During 2001, 2000, and 1999, the Bank engaged in various transactions with
BMO and its subsidiaries. These transactions included the payment and receipt of
service fees and occupancy expenses, purchasing and selling Federal funds,
repurchase and reverse repurchase agreements, short-term borrowings, interest
rate and foreign exchange rate contracts. The purpose of these transactions was
to facilitate a more efficient use of combined resources and to better serve
customers. Fees for these services were determined in accordance with applicable
banking regulations.

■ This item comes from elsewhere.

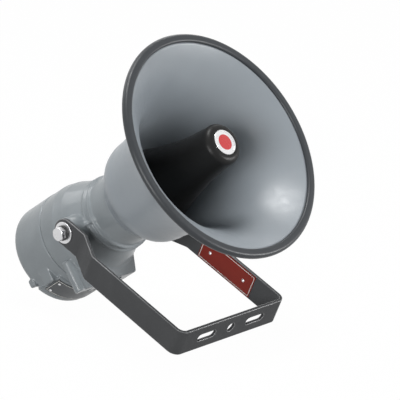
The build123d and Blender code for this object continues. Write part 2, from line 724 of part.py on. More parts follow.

During 2001, 2000, and 1999, the Bank received from BMO
approximately $24.9 million, $14.7 million and $14.6 million respectively,
primarily for trust services, data processing and other operations support
provided by the Bank. The Corporation made payments to BMO of approximately
$32.1 million, $17.0 million and $17.2 million in 2001, 2000 and 1999,
respectively.

The Bank and BMO combine their U.S. foreign exchange activities. Under this
arrangement, the Bank and BMO share FX net profit in accordance with a specific
formula set forth in the agreement. This agreement expires in April 2002 but may
be extended at that time. Either party may terminate the arrangement at its
option. FX revenues are reported net of expenses. 2001, 2000 and 1999 foreign
exchange revenues included $8.8 million, $7.2 million and $8.3 million of net
profit, respectively, under this agreement.